▸ EXERCISE
Output all lines exactly, with nothing added or dropped.

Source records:
========
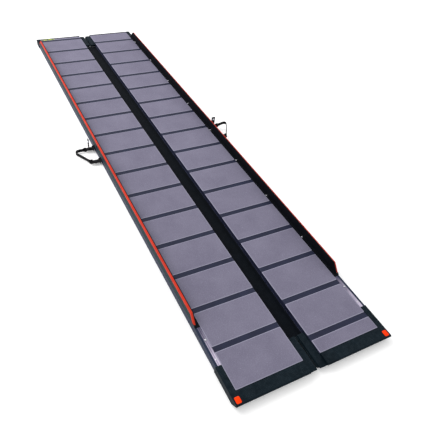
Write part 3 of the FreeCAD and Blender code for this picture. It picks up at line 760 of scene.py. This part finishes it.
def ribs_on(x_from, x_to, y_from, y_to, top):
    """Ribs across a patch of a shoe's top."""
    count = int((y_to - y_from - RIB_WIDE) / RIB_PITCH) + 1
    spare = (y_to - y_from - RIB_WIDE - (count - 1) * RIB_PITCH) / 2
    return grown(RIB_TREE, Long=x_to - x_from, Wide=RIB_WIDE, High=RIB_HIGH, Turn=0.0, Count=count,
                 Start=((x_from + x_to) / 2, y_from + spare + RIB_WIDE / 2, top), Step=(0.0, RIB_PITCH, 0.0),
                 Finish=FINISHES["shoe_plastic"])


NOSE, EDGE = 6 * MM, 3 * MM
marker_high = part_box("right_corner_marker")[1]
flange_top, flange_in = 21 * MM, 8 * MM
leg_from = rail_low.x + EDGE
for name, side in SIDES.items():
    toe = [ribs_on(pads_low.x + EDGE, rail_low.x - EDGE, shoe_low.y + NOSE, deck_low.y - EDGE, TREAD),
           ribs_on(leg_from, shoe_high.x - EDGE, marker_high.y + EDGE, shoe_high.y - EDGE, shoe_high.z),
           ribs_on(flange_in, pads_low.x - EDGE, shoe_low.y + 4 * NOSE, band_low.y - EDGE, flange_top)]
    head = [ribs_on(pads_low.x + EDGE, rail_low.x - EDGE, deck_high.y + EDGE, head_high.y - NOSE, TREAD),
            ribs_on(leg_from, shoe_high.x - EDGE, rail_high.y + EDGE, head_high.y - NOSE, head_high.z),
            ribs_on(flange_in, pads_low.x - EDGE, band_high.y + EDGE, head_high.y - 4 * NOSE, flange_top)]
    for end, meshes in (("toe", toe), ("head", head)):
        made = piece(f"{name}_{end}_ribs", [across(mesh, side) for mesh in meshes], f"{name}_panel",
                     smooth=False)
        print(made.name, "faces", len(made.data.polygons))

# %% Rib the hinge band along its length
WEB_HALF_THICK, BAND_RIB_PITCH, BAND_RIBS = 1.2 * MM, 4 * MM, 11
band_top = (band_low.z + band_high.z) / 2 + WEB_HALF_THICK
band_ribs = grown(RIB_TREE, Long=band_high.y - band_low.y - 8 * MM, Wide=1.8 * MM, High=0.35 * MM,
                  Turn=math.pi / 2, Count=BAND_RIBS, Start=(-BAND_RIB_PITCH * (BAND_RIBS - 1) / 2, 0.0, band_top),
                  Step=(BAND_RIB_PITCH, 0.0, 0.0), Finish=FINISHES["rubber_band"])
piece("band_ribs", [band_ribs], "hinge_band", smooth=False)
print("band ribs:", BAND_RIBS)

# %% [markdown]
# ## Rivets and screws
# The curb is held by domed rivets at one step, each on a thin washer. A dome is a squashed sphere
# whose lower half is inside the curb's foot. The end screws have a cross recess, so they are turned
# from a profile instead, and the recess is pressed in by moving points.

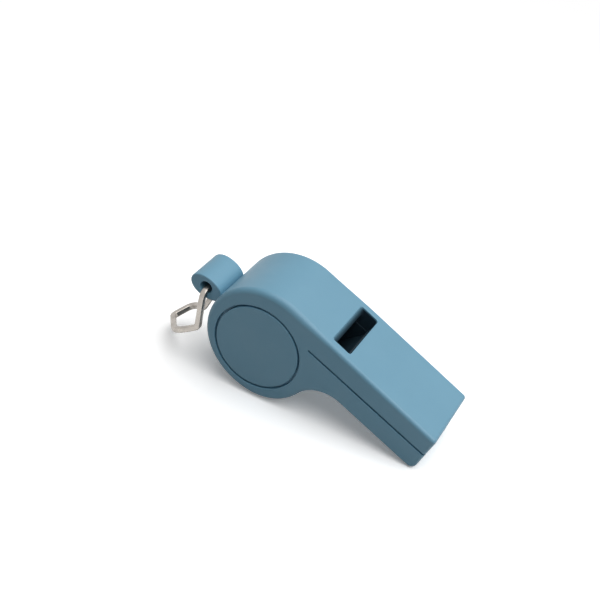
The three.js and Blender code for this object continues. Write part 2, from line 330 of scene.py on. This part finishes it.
========
▸ THE ANSWER
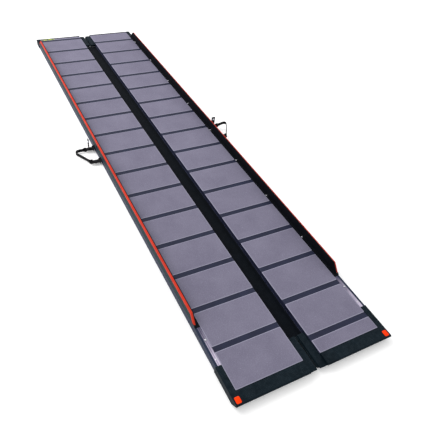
Write part 3 of the FreeCAD and Blender code for this picture. It picks up at line 760 of scene.py. This part finishes it.
def ribs_on(x_from, x_to, y_from, y_to, top):
    """Ribs across a patch of a shoe's top."""
    count = int((y_to - y_from - RIB_WIDE) / RIB_PITCH) + 1
    spare = (y_to - y_from - RIB_WIDE - (count - 1) * RIB_PITCH) / 2
    return grown(RIB_TREE, Long=x_to - x_from, Wide=RIB_WIDE, High=RIB_HIGH, Turn=0.0, Count=count,
                 Start=((x_from + x_to) / 2, y_from + spare + RIB_WIDE / 2, top), Step=(0.0, RIB_PITCH, 0.0),
                 Finish=FINISHES["shoe_plastic"])


NOSE, EDGE = 6 * MM, 3 * MM
marker_high = part_box("right_corner_marker")[1]
flange_top, flange_in = 21 * MM, 8 * MM
leg_from = rail_low.x + EDGE
for name, side in SIDES.items():
    toe = [ribs_on(pads_low.x + EDGE, rail_low.x - EDGE, shoe_low.y + NOSE, deck_low.y - EDGE, TREAD),
           ribs_on(leg_from, shoe_high.x - EDGE, marker_high.y + EDGE, shoe_high.y - EDGE, shoe_high.z),
           ribs_on(flange_in, pads_low.x - EDGE, shoe_low.y + 4 * NOSE, band_low.y - EDGE, flange_top)]
    head = [ribs_on(pads_low.x + EDGE, rail_low.x - EDGE, deck_high.y + EDGE, head_high.y - NOSE, TREAD),
            ribs_on(leg_from, shoe_high.x - EDGE, rail_high.y + EDGE, head_high.y - NOSE, head_high.z),
            ribs_on(flange_in, pads_low.x - EDGE, band_high.y + EDGE, head_high.y - 4 * NOSE, flange_top)]
    for end, meshes in (("toe", toe), ("head", head)):
        made = piece(f"{name}_{end}_ribs", [across(mesh, side) for mesh in meshes], f"{name}_panel",
                     smooth=False)
        print(made.name, "faces", len(made.data.polygons))

# %% Rib the hinge band along its length
WEB_HALF_THICK, BAND_RIB_PITCH, BAND_RIBS = 1.2 * MM, 4 * MM, 11
band_top = (band_low.z + band_high.z) / 2 + WEB_HALF_THICK
band_ribs = grown(RIB_TREE, Long=band_high.y - band_low.y - 8 * MM, Wide=1.8 * MM, High=0.35 * MM,
                  Turn=math.pi / 2, Count=BAND_RIBS, Start=(-BAND_RIB_PITCH * (BAND_RIBS - 1) / 2, 0.0, band_top),
                  Step=(BAND_RIB_PITCH, 0.0, 0.0), Finish=FINISHES["rubber_band"])
piece("band_ribs", [band_ribs], "hinge_band", smooth=False)
print("band ribs:", BAND_RIBS)

# %% [markdown]
# ## Rivets and screws
# The curb is held by domed rivets at one step, each on a thin washer. A dome is a squashed sphere
# whose lower half is inside the curb's foot. The end screws have a cross recess, so they are turned
# from a profile instead, and the recess is pressed in by moving points.

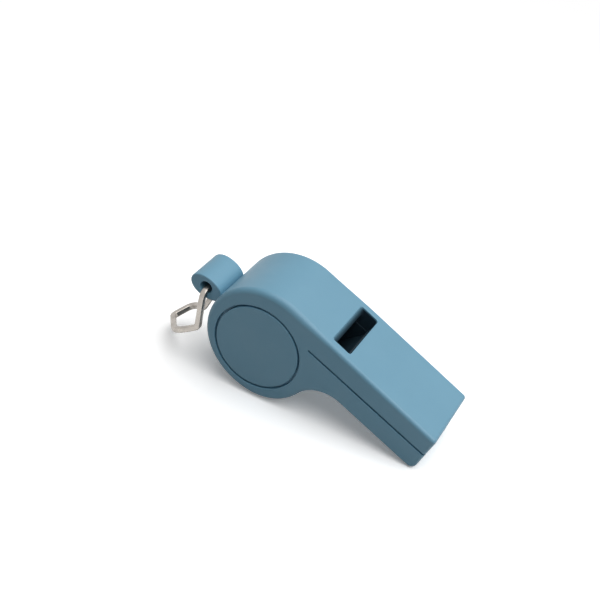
The three.js and Blender code for this object continues. Write part 2, from line 330 of scene.py on. This part finishes it.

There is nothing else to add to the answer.